I feel that this could be to finger style banjo as Frank Converse's Analytical Banjo Method is to stroke style.

But, I could change my mind after I spend some time with it.

Right! Now that I can access the book I see that it is very different and yes the music is better. Not only is content better, but the whole feel is better. 

Joel Hooks said:

Hi Jody, I think you will really like this one.  There is no comparison to the current Mel Bay book.  Completely different book.

This book is really something!  As far as I am concerned the Mel Bay is good for leaning the basics of reading and chord accompaniment.  The only thing I have found in that one that I really like is his arrangement (all tricked up) of the ABF standard "California Dance."   The rest of the music is just sort of "meh."

This book (the '26) teaches all the bells and whistles of solo playing and lays out the bag of tricks he would use to dress up pieces.  I am still slowly going through it.  I read through the original but now that I have a expendable printed copy that I can stick arrows on and write notes in I will really dig in.

I feel that this could be to finger style banjo as Frank Converse's Analytical Banjo Method is to stroke style.

But, I could change my mind after I spend some time with it.

Cool! Glad Ian has posted it...I've been using it for years as a reference when I had "questions".

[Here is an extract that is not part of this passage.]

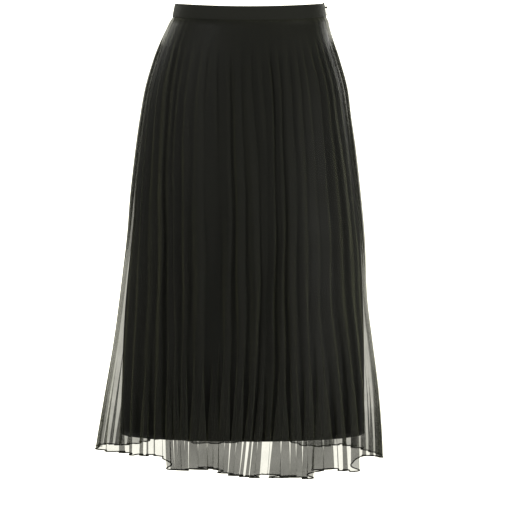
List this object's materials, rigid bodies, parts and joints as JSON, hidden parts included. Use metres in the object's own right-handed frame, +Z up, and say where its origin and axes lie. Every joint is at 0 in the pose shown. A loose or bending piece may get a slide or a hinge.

When I was first interested in Classic Banjo, I went looking for 'period' tutors and started buying as many variations of the Bradbury books as possible. I knew that the modern Mel-Bay version was once sold in two volumes, so I bought them. This one came in a large box I bought from the estate of Stella Ives (note the signature). She was a Boston area player and student of Lansing...her box of stuff formed the core of my collection. I wish her nephew would have sold me her banjo...but the family kept it.

What kind of banjo? WL?

He couldn't tell me...not a banjo person. It was round on one end...

Somebody (Eli or Madeline or...) found that she was an ABF member and was mentioned in one of the newsletters early on. I think she passed on in 1964. Her sheet music collection appears to be from the 1880's thru the 1930's. I need to look for her in Ancestry.com. Never married.